The Living End. But not for long--trouble was developing at Roadblock Alpha, the day's hot spot. The crowd was growing again. Major Meyers ordered it to move on. Nothing happened--and Meyers was fed up. He rasped harshly over his loudspeaker: "Let's clear this area right now. This is the living end! I'll tell you, we're not going to do it on a slow walk this time."
The crowd scrambled back onto the front lawn and porch of a private home, screaming protests that the soldiers had no right to bother them there. The paratroopers came on, moved up the porch steps, began pushing people off. A Missouri Pacific switchman named C. E. Blake, for days one of the most vocal of the agitators around Central High ("I advocate violence"), grabbed for a rifle, pulled a paratrooper to the ground with him. Another trooper reversed his rifle, smashed its butt against Blake's head. Blake, blood streaming from a shallow scalp wound, scuttled away, shouting to newsmen and photographers as he went: "Who knows the name of that lowlife s.o.b. who hit me?" A top sergeant ordered his men: "Keep those bayonets high--right at the base of the neck."
The cold toughness of the Screaming Eagles abruptly put an end to violence at Roadblock Alpha--or anywhere else around Central High. The Negro children reported that they were well treated inside the school. (Arkansas N.A.A.C.P. Leader Daisy Bates had carefully coached her charges to be prepared for insults, to be dignified when vilified, and above all to reveal no bitterness when questioned by newsmen.) During the noon hour a white boy and girl, both school leaders, saw a Negro boy eating alone. They asked: "Would you like to come over to our table?" The boy smiled gratefully: "Gosh, I'd love to." And another Negro pupil recalled: "The white kids broke the ice. They talked to us." Clearly, many of the white children of Central High School were proving themselves better citizens than their elders.
Monument to Demagoguery. Orval Faubus, meanwhile, had flown back from Sea Island. Arriving in Little Rock, Faubus joked feebly: "I feel like MacArthur. I've been relieved of my job." But Orval Faubus had no intention of fading away. He holed up in his executive mansion and began working on a national television speech.
It was a monument to demagoguery. "Evidence of the naked force of the Federal Government is here apparent in these unsheathed bayonets in the backs of schoolgirls," cried Faubus, holding up a photograph--but not long enough to show that the girls were merely walking, giggling, past a line of troopers.

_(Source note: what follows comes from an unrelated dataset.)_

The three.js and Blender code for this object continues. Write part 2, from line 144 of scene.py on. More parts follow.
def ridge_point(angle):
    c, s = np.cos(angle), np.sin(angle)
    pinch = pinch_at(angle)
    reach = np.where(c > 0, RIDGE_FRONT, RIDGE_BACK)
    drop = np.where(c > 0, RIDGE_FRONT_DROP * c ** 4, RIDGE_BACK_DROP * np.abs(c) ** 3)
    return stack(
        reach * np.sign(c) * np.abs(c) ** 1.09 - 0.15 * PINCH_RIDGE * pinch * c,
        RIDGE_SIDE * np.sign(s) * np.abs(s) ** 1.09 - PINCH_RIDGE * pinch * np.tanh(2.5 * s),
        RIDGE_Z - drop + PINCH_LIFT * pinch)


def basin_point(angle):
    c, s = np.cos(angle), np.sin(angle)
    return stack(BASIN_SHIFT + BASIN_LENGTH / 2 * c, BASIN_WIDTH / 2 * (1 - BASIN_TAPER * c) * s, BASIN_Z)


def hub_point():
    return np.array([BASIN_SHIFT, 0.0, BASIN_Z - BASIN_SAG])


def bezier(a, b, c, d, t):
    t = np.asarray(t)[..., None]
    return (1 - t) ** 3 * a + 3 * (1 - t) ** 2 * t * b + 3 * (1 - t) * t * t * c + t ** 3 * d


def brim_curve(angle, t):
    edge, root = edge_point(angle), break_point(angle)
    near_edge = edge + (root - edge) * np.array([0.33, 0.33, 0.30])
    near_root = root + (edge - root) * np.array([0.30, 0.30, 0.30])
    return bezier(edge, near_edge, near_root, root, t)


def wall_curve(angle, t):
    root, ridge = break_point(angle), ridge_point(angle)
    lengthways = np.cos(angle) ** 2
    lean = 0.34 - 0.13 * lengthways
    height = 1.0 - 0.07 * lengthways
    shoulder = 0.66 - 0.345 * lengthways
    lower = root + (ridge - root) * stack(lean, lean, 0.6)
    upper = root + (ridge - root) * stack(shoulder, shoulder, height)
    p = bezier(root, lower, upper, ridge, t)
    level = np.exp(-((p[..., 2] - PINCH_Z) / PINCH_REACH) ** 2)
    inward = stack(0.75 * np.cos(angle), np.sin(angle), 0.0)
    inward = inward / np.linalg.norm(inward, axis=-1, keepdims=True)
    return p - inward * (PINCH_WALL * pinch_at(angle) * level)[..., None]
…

In the Faubus account, bloodied Agitator Blake was suddenly transformed into a "guest in a home." The Army had gone on an orgy of "wholesale arrests." Actual number: eight, with four fined for loitering, and four released at the police station. An "imported judge," i.e., U.S. District Judge Ronald Davies of Fargo, N. Dak. (TIME, Sept. 30), had refused permission for the Faubus side to cross-examine Government witnesses. (Faubus neglected to mention that he had refused to answer a summons to appear in Judge Davies' court, or that his lawyers had walked out on the showdown hearing.) Teen-age girls had "been taken by the FBI and held incommunicado for hours of questioning while their frantic parents knew nothing of their whereabouts." (Said FBI Director John Edgar Hoover: Faubus was "disseminating falsehoods.")
Then, overwhelmed by the injustice of it all, Orval Faubus recalled that as a World War II officer in the 35th Infantry Division he had "helped rescue" the 101st Airborne from Bastogne (by the time the 35th arrived on the scene, it was the Germans who needed rescuing from the Screaming Eagles). Cried Orval Faubus: "Today we find the members of the famed division, which I helped rescue, in Little Rock, Ark., bludgeoning innocent bystanders, with bayonets in the backs of schoolgirls, and the warm, red blood of patriotic American citizens staining the cold, naked, unsheathed knives. In the name of God, whom we all revere, in the name of liberty we hold so dear, which we all cherish, what is happening in America?"
Placing the Blame. What was happening in America was that Orval Faubus had failed in his attempt to overturn the law of the land with force. In the strongest official language he had used since entering the White House, President Eisenhower placed the blame for Little Rock's ordeal where it belonged: on Orval Faubus. Replying to a message of protest from Georgia's Senator Richard Russell (whom Ike had gone out of his way to placate during the fight on civil rights legislation in the 85th Congress), the President said:
"Few times in my life have I felt as saddened as when the obligations of my office required me to order the use of a force within a state to carry out the decisions of a federal court. My conviction is that had the police powers of the State of Arkansas been used not to frustrate the orders of the court but to support them, the ensuing violence and open disrespect for the law and for the federal judiciary would never have occurred . . .
"As a matter of fact, had the integration of Central High School been permitted to take place without the intervention of the National Guard, there is little doubt that the process would have gone along quite as smoothly and quietly as it has in other Arkansas communities."